- Required work: Select the lines below containing the word "pose".

....................

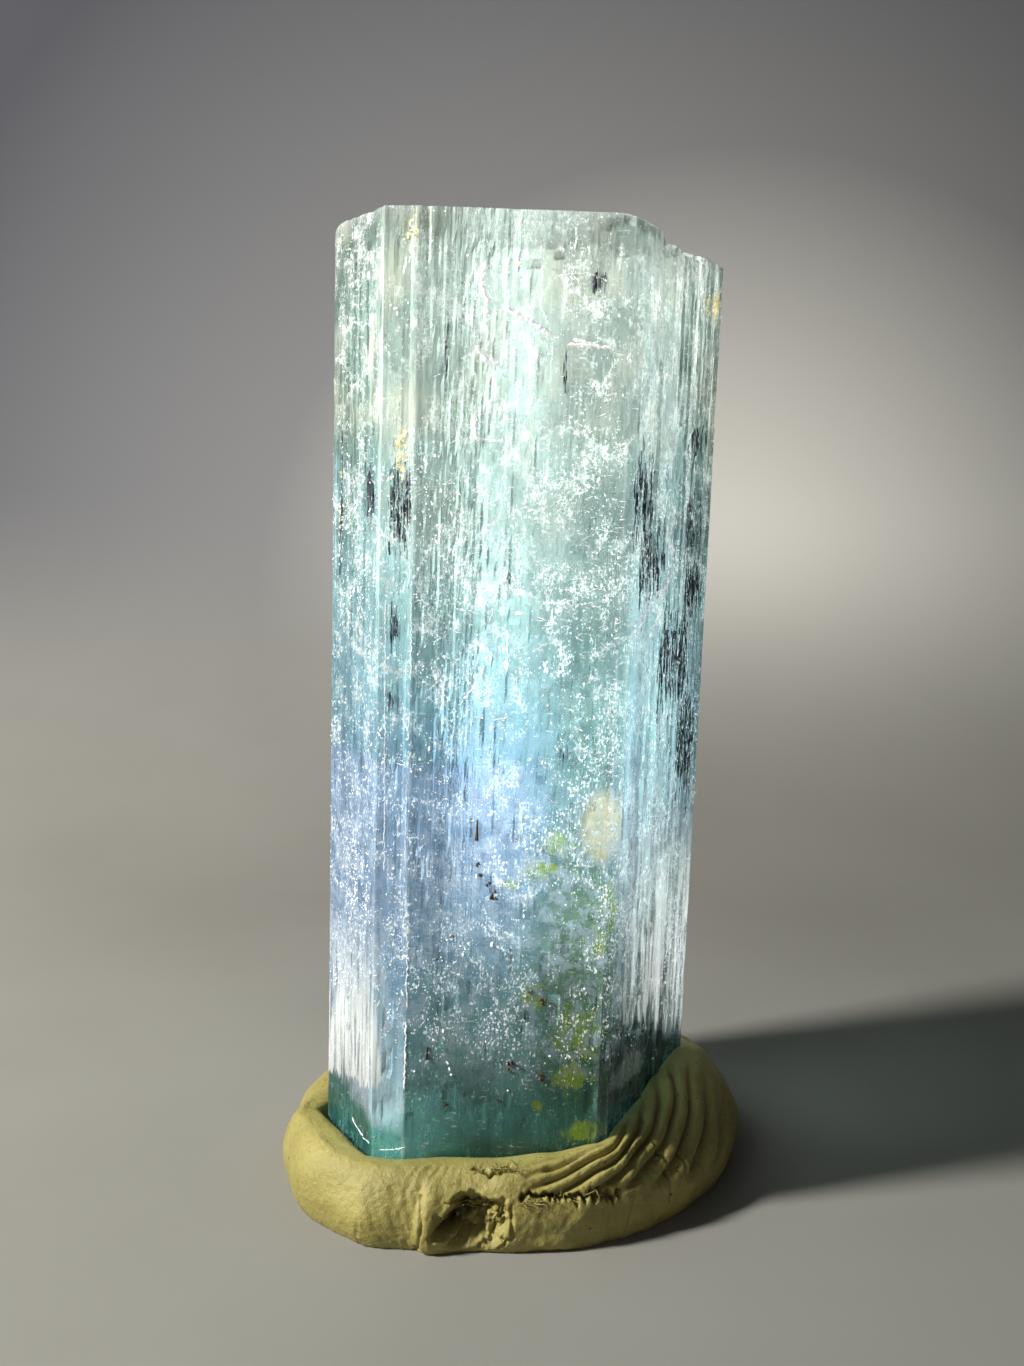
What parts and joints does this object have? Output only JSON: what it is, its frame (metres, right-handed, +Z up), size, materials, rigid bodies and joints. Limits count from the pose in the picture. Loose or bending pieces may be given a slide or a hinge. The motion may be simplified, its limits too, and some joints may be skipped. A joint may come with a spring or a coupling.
{
  "type": "aquamarine crystal in a putty ring",
  "caption": "Blue-green aquamarine prism with a flat top, standing upright in a low pressed ring of pale mounting putty.",
  "frame": {"origin": "centre of the object's bounding box in plan, on the surface it stands on", "axes": "+Z up along the crystal's length, -Y towards the wide front face, +X to that face's right"},
  "size_m": [0.021, 0.019, 0.0409],
  "materials": {
    "aquamarine": "translucent blue-green stone, finely striated along its length, flat frosted top",
    "putty": "matt pale khaki putty with pressed ridges, wrinkles and torn cracks"
  },
  "bodies": {
    "root": {"crystal": "aquamarine", "putty_ring": "putty"}
  },
  "joints": []
}
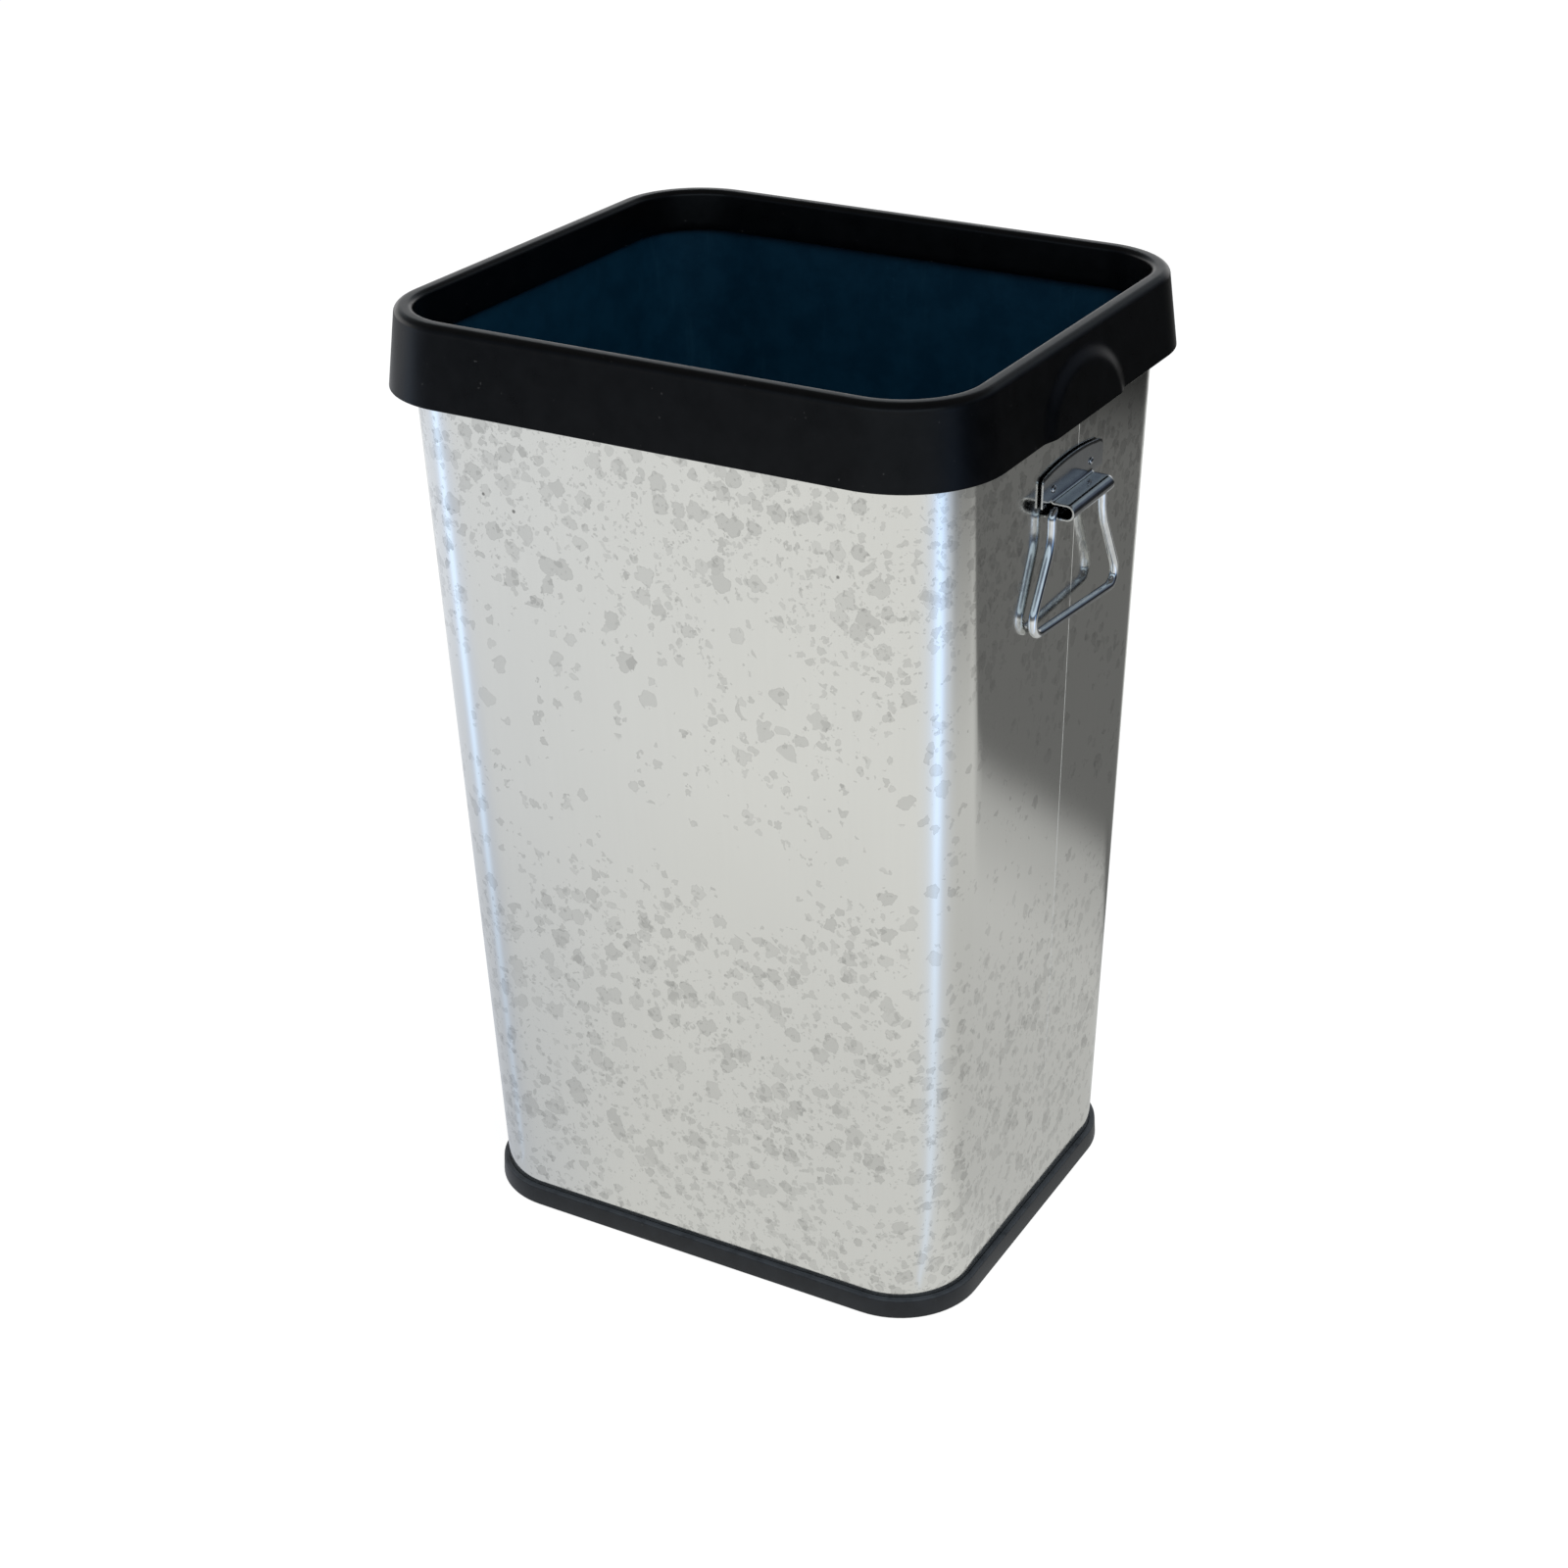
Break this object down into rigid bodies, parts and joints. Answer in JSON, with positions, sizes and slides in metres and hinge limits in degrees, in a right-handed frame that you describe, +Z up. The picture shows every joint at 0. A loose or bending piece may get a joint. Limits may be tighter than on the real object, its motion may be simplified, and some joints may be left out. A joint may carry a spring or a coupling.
{
  "type": "rectangular waste bin",
  "caption": "Tapered galvanized bin with rounded corners, a drop-on black collar, a black foot ring and a swinging wire bail on each side.",
  "frame": {"origin": "on the floor, under the middle of the bin", "axes": "+Z up, +X to the side with the handle that the picture shows, -Y to the front"},
  "size_m": [0.3882, 0.343, 0.6],
  "materials": {
    "galvanized": "galvanized sheet with a mottled spangle outside and a dark blue lacquer inside",
    "black_plastic": "fine-grained black moulding",
    "zinc_plate": "pressed zinc-plated sheet",
    "bright_wire": "bright plated wire"
  },
  "bodies": {
    "bin": {"body_shell": "galvanized", "bottom_pan": "galvanized", "foot_ring": "black_plastic", "bracket_right": "zinc_plate", "bracket_left": "zinc_plate", "rivet_right_front": "zinc_plate", "rivet_right_back": "zinc_plate", "rivet_left_front": "zinc_plate", "rivet_left_back": "zinc_plate"},
    "collar": {"rim_collar": "black_plastic"},
    "right_bail": {"bail_right": "bright_wire"},
    "left_bail": {"bail_left": "bright_wire"}
  },
  "joints": [
    {"name": "collar_lift", "type": "slide", "parent": "bin", "child": "collar", "axis": [0, 0, 1], "range_m": [0, 0.1]},
    {"name": "right_bail_swing", "type": "hinge", "parent": "bin", "child": "right_bail", "pos_m": [0.18303, 0.0065, 0.49988], "axis": [-0.0506, -0.9987, 0.0009], "range_deg": [0, 160]},
    {"name": "left_bail_swing", "type": "hinge", "parent": "bin", "child": "left_bail", "pos_m": [-0.18303, 0.0065, 0.49988], "axis": [-0.0506, 0.9987, -0.0009], "range_deg": [0, 160]}
  ]
}
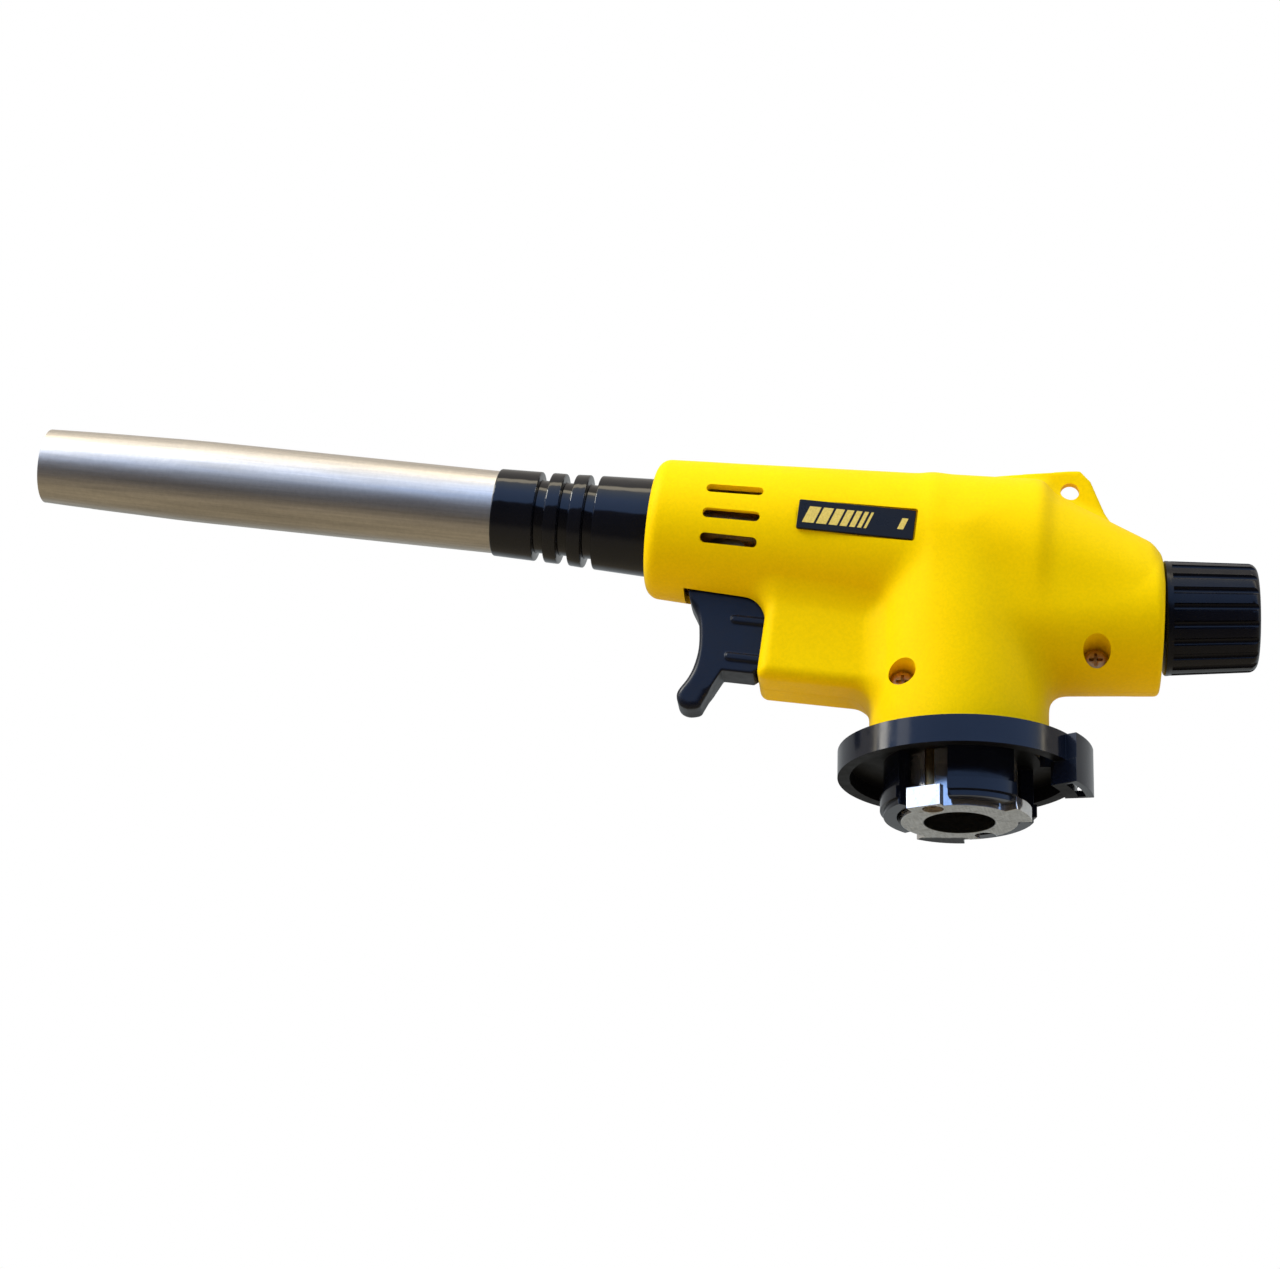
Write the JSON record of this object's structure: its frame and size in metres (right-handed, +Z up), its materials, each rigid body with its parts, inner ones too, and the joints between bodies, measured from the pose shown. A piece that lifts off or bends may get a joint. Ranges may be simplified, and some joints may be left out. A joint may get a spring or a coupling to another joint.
{
  "type": "gas torch head",
  "caption": "Hand-held piezo gas torch head with a steel flame tube, yellow housing, trigger, control knob and a collar that clips on a gas cartridge.",
  "frame": {"origin": "centre of the cartridge socket at the connector's lower face", "axes": "+Z up along the cartridge axis, the flame tube points along -X and rises 6.7 degrees, +Y to the right-hand side of the torch seen from behind"},
  "size_m": [0.2497, 0.048, 0.0853],
  "materials": {
    "housing_plastic": "moulded satin",
    "phenolic_black": "gloss",
    "collar_plastic": "gloss",
    "trigger_plastic": "satin",
    "knob_plastic": "satin",
    "label_black": "gloss",
    "stainless": "brushed",
    "chromed_casting": "machined face",
    "brass": "turned",
    "plated_steel": "zinc plated",
    "spring_steel": "drawn wire",
    "seal_rubber": "matt",
    "ceramic_white": "matt",
    "igniter_plastic": "satin",
    "lead_silicone": "satin",
    "sintered_bronze": "sintered"
  },
  "bodies": {
    "torch": {"housing_left": "housing_plastic", "housing_right": "housing_plastic", "housing_screws": "plated_steel", "label_plate": "label_black", "heat_sleeve": "phenolic_black", "flame_tube": "stainless", "burner_body": "brass", "jet_nozzle": "brass", "flame_holder": "brass", "ceramic_insulator": "ceramic_white", "electrode_wire": "spring_steel", "ignition_lead": "lead_silicone", "earth_strap": "brass", "collar_ring": "collar_plastic", "valve_connector": "chromed_casting", "connector_screws": "plated_steel", "inlet_seal": "seal_rubber", "inlet_pin": "brass", "inlet_filter": "sintered_bronze", "valve_body": "brass", "gland_nut": "brass", "gas_pipe": "brass", "piezo_case": "igniter_plastic", "piezo_spring": "spring_steel", "piezo_anvil": "plated_steel", "piezo_crystal": "ceramic_white"},
    "trigger": {"trigger": "trigger_plastic", "piezo_plunger": "igniter_plastic"},
    "hammer": {"piezo_hammer": "plated_steel"},
    "knob": {"control_knob": "knob_plastic", "knob_clip": "spring_steel", "valve_spindle": "brass", "spindle_oring": "seal_rubber"}
  },
  "joints": [
    {"name": "trigger_pull", "type": "slide", "parent": "torch", "child": "trigger", "axis": [0.9932, 0, -0.1163], "range_m": [0, 0.0065], "stiffness_N_per_m": 2500, "springref_m": -0.004, "deforming": ["piezo_spring"]},
    {"name": "hammer_strike", "type": "slide", "parent": "torch", "child": "hammer", "axis": [0.9932, 0, -0.1163], "range_m": [0, 0.002], "stiffness_N_per_m": 1500, "springref_m": -0.001},
    {"name": "knob_turn", "type": "hinge", "parent": "torch", "child": "knob", "pos_m": [0.05, 0, 0.04267], "axis": [1, 0, 0], "range_deg": [0, 540]}
  ]
}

....................

- Exercise output:
What parts and joints does this object have? Output only JSON: what it is, its frame (metres, right-handed, +Z up), size, materials, rigid bodies and joints. Limits count from the pose in the picture. Loose or bending pieces may be given a slide or a hinge. The motion may be simplified, its limits too, and some joints may be skipped. A joint may come with a spring or a coupling.
Write the JSON record of this object's structure: its frame and size in metres (right-handed, +Z up), its materials, each rigid body with its parts, inner ones too, and the joints between bodies, measured from the pose shown. A piece that lifts off or bends may get a joint. Ranges may be simplified, and some joints may be left out. A joint may get a spring or a coupling to another joint.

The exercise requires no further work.